Salomé Sebastião começou a sua maratona de diligências pelo comandante da polícia de Sofala, na Beira, logo após o rapto, e a partir daí não parou de enviar cartas e pedir reuniões. O Presidente da República, Marcelo Rebelo de Sousa, recebeu-a duas vezes no Palácio de Belém (em Novembro de 2017 e Março de 2018) e o primeiro-ministro, António Costa, uma vez, na véspera do Natal de 2016. Nestes dois anos, percorreu o Ministério dos Negócios Estrangeiros de uma ponta à outra: foi recebida pelo ministro, pelos dois secretários de Estado, pelo director-geral de Política Externa, pelo presidente do Instituto Diplomático. Teve também audiências com a ministra da Justiça, o provedor de Justiça, a ex-embaixadora de Moçambique em Portugal, o núncio apostólico em Lisboa e todos os partidos com representação parlamentar, à excepção dos Verdes e do PAN. Testemunhou em Bruxelas perante o Grupo de Trabalho para os Desaparecimentos Forçados ou Involuntários da ONU, organizou duas vigílias frente à embaixada de Moçambique em Lisboa e entregou petições nos parlamentos de Maputo e de Lisboa.
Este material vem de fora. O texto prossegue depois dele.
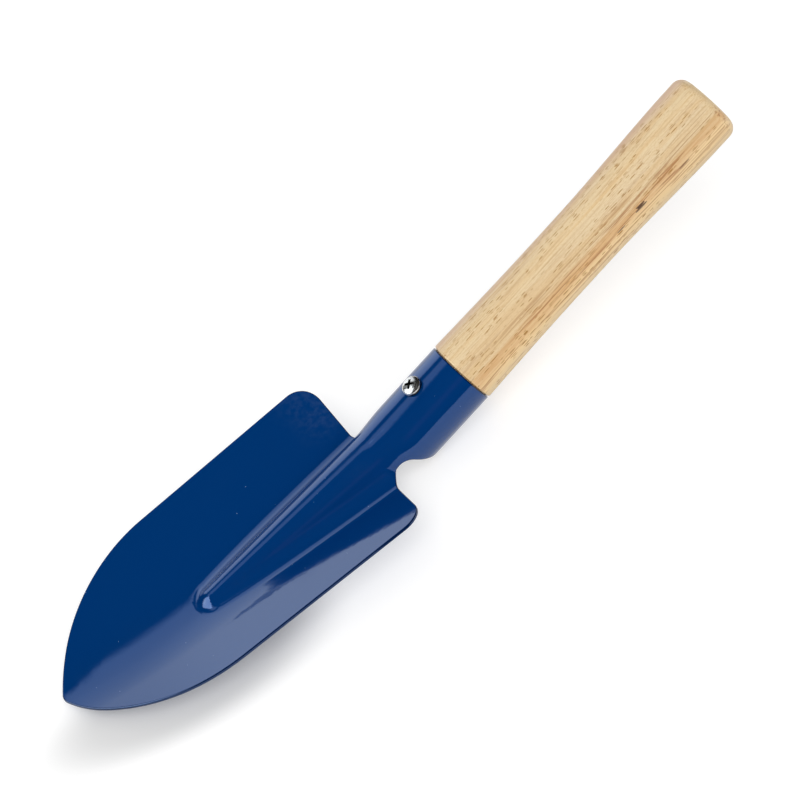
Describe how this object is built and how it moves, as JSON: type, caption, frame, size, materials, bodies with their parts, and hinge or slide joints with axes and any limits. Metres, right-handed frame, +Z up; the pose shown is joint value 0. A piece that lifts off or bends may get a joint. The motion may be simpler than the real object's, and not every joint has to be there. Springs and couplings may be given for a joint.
{
  "type": "garden hand trowel",
  "caption": "Hand trowel for digging and planting: dished, pointed steel blade with a stiffening ridge and rolled socket, screwed to a turned wooden handle.",
  "frame": {"origin": "on the table under the middle of the trowel's bounding box, as the trowel lies at rest with its scoop up", "axes": "+X from the blade's tip towards the handle's butt, +Y across the blade, +Z up from the table; the handle rises towards +X at about 16 degrees"},
  "size_m": [0.2892, 0.0818, 0.0627],
  "materials": {
    "navy_paint": "glossy navy enamel over sheet steel, with soft broad reflections",
    "pale_wood": "satin clear varnish over pale turned wood with short dark pores and an orange-brown streak",
    "nickel": "bright nickel plate, slightly brushed"
  },
  "bodies": {
    "root": {"blade": "navy_paint", "handle": "pale_wood", "screw": "nickel"}
  },
  "joints": []
}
Além disso, teve reuniões com assessores diplomáticos de Belém e de São Bento, enviou mensagens ao secretário-geral da ONU, à Amnistia Internacional e à Comunidade Santo Egídio, em Roma. “Não vou parar até ter o Américo de volta.”
Américo Sebastião foi raptado numa estação de serviço perto de Nhamapadza, na zona da Beira, que é o bastião da Renamo, o maior partido da oposição que mantém ali, acantonados no distrito da Gorongosa, muitos dos seus ex-guerrilheiros. Nada indica, no entanto, que o partido esteja ligado ao rapto. Entre as teses existentes, há quem acredite que se tratou de um delito comum, mas também quem pense que o rapto estará ligado ao negócio da madeira. E há, ainda, a tese de que foi uma encomenda dos “esquadrões da morte”, por causa de uma vala comum com corpos que teriam sido assassinados pela Frelimo. A família não se pronuncia sobre as teses e diz apenas que acredita que o empresário está vivo.
Na Beira desde 2001, Américo Sebastião tinha rotinas conhecidas. Foi raptado às seis da manhã de 29 de Julho de 2016, uma sexta-feira, o dia de pagamento dos trabalhadores do mato, que cortam madeira nas suas concessões de floresta. Pouco depois de ter chegado à estação de serviço, apareceu a carrinha dos raptores, que seria uma Mahindra da cor e modelo usados pelas forças de segurança moçambicanas. Segundo alguns testemunhos, os raptores estavam fardados com uniformes da Unidade de Intervenção Rápida. “Esvaziaram a carrinha do Américo, tiraram todas as sacas de farinha de milho e o peixe seco e o dinheiro dos salários e levaram-no”, contou há uns meses João Carlos Campeão, que trabalha na Beira numa das empresas de que o empresário português é sócio. Não foi pedido resgate.